** Exercise goal **
Please restate, exactly as written, the lines running from the beginning of the material through the line that has "return plate" in it.

** Supplied information **
************

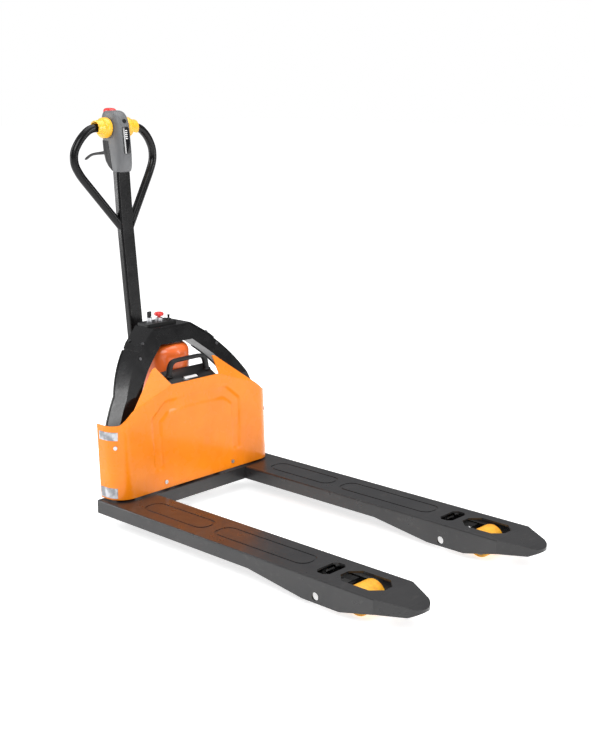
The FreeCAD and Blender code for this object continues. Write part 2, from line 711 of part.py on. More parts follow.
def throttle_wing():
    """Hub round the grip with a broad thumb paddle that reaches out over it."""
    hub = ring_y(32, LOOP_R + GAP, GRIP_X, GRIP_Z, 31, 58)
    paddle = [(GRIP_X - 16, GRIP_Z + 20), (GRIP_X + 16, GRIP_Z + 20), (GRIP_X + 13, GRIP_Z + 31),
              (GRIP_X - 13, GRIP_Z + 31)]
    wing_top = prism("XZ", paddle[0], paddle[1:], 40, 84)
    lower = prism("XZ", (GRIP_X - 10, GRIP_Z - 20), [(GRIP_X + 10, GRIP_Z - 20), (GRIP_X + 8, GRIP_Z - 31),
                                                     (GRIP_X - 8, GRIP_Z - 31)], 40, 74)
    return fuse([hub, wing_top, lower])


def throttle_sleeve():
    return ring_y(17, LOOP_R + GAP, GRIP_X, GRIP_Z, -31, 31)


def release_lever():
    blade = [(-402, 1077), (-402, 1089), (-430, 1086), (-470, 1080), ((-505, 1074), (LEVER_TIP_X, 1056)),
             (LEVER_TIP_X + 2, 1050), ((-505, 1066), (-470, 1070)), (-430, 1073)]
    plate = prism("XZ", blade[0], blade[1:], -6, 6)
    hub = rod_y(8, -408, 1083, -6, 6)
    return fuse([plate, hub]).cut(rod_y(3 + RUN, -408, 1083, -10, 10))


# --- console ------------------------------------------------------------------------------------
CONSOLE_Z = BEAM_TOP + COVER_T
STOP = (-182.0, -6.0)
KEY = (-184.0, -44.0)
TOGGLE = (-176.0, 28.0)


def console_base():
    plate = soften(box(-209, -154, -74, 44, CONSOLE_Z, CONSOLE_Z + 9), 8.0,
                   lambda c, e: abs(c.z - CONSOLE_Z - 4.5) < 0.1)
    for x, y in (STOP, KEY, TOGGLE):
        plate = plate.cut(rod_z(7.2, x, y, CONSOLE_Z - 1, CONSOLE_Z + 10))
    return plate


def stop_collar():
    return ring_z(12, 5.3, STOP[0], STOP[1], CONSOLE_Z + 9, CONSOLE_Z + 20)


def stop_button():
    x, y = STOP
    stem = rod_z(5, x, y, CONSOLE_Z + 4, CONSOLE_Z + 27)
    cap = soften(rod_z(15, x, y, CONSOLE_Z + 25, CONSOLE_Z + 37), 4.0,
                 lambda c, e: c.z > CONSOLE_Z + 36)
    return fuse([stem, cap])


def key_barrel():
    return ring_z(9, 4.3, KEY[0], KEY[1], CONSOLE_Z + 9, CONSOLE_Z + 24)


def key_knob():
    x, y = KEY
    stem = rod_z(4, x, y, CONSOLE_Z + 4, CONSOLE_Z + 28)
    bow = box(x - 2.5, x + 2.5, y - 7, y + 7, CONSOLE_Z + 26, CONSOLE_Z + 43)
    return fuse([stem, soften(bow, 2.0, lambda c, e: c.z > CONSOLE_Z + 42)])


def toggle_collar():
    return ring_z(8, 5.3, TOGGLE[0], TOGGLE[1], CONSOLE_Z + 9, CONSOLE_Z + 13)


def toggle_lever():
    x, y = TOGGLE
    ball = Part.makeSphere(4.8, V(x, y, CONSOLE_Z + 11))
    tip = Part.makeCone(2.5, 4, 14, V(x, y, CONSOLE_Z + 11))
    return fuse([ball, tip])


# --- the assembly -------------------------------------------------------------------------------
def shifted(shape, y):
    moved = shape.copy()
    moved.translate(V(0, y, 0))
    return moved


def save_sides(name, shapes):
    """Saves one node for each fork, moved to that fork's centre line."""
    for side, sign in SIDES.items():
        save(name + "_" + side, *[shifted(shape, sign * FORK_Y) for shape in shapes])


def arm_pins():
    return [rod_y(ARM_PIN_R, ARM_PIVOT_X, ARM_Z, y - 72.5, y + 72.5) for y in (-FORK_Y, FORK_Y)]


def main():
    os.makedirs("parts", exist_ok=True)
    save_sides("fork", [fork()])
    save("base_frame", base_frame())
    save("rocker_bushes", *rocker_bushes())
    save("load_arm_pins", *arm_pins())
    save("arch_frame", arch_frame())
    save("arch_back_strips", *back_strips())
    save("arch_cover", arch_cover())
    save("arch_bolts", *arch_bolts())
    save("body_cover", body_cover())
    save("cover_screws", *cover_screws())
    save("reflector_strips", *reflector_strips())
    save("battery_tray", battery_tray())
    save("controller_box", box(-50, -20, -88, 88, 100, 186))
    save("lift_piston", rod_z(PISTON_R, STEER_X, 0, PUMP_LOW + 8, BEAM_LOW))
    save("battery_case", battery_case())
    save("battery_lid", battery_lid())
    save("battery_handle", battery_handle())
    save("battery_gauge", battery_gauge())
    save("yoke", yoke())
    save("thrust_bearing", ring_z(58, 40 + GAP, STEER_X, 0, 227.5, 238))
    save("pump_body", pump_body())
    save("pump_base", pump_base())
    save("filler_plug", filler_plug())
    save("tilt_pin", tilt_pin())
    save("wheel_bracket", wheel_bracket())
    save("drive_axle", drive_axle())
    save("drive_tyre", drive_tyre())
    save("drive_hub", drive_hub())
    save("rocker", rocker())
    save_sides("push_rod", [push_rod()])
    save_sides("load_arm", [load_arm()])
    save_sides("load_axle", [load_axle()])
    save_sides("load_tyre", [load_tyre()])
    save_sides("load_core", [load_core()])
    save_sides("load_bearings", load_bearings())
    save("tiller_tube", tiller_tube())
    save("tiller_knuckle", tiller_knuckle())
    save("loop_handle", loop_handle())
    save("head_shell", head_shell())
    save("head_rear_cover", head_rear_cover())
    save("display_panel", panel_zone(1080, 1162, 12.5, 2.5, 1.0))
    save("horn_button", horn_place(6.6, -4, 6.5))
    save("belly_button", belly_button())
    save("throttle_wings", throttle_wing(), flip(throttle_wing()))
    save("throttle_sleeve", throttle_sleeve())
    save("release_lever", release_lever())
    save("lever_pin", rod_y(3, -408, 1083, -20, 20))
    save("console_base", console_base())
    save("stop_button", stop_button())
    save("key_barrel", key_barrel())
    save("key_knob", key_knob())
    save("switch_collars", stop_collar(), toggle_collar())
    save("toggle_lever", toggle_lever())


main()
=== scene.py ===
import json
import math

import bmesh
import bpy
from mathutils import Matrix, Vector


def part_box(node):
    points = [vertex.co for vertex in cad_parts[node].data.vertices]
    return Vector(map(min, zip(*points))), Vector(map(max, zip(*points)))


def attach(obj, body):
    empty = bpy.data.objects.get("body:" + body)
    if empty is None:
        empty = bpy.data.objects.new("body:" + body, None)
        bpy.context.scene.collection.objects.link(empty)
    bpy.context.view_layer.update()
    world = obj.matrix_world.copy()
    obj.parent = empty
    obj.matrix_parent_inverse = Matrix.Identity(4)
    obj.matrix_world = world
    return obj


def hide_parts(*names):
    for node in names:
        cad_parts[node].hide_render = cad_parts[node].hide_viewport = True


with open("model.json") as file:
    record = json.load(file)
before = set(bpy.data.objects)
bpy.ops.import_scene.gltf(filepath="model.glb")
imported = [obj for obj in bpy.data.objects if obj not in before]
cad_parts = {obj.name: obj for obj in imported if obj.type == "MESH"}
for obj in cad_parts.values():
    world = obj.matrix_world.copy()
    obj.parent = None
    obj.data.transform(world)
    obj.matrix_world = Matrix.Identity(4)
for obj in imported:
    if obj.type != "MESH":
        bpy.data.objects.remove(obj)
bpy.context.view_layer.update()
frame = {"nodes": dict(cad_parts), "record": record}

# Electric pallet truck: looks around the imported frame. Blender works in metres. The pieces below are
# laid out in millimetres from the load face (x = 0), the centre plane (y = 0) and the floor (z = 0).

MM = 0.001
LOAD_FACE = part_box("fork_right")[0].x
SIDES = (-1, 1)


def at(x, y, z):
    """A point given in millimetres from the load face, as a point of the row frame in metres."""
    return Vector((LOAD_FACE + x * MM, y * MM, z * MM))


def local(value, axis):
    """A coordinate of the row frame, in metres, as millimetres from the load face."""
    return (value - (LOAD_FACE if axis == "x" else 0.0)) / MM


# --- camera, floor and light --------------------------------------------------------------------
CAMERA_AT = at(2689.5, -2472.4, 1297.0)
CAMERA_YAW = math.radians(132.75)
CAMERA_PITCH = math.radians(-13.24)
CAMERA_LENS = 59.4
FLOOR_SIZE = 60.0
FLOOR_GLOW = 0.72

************

** Answer **
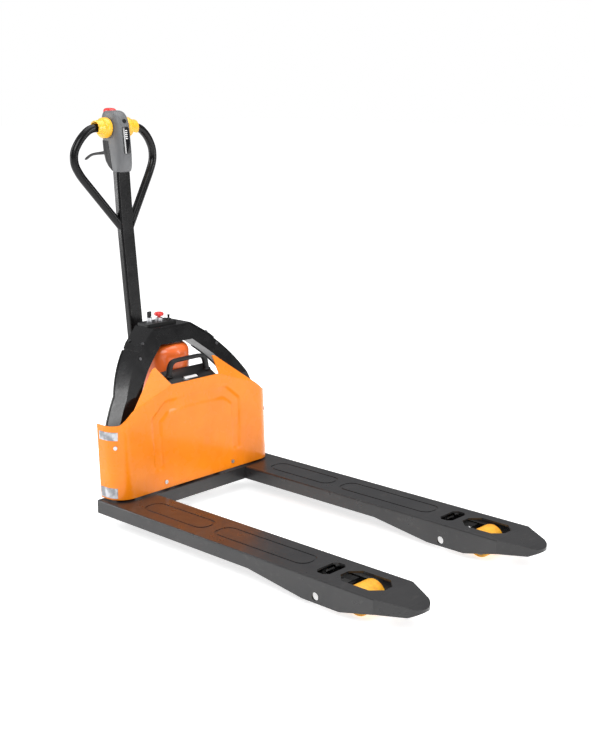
The FreeCAD and Blender code for this object continues. Write part 2, from line 711 of part.py on. More parts follow.
def throttle_wing():
    """Hub round the grip with a broad thumb paddle that reaches out over it."""
    hub = ring_y(32, LOOP_R + GAP, GRIP_X, GRIP_Z, 31, 58)
    paddle = [(GRIP_X - 16, GRIP_Z + 20), (GRIP_X + 16, GRIP_Z + 20), (GRIP_X + 13, GRIP_Z + 31),
              (GRIP_X - 13, GRIP_Z + 31)]
    wing_top = prism("XZ", paddle[0], paddle[1:], 40, 84)
    lower = prism("XZ", (GRIP_X - 10, GRIP_Z - 20), [(GRIP_X + 10, GRIP_Z - 20), (GRIP_X + 8, GRIP_Z - 31),
                                                     (GRIP_X - 8, GRIP_Z - 31)], 40, 74)
    return fuse([hub, wing_top, lower])


def throttle_sleeve():
    return ring_y(17, LOOP_R + GAP, GRIP_X, GRIP_Z, -31, 31)


def release_lever():
    blade = [(-402, 1077), (-402, 1089), (-430, 1086), (-470, 1080), ((-505, 1074), (LEVER_TIP_X, 1056)),
             (LEVER_TIP_X + 2, 1050), ((-505, 1066), (-470, 1070)), (-430, 1073)]
    plate = prism("XZ", blade[0], blade[1:], -6, 6)
    hub = rod_y(8, -408, 1083, -6, 6)
    return fuse([plate, hub]).cut(rod_y(3 + RUN, -408, 1083, -10, 10))


# --- console ------------------------------------------------------------------------------------
CONSOLE_Z = BEAM_TOP + COVER_T
STOP = (-182.0, -6.0)
KEY = (-184.0, -44.0)
TOGGLE = (-176.0, 28.0)


def console_base():
    plate = soften(box(-209, -154, -74, 44, CONSOLE_Z, CONSOLE_Z + 9), 8.0,
                   lambda c, e: abs(c.z - CONSOLE_Z - 4.5) < 0.1)
    for x, y in (STOP, KEY, TOGGLE):
        plate = plate.cut(rod_z(7.2, x, y, CONSOLE_Z - 1, CONSOLE_Z + 10))
    return plate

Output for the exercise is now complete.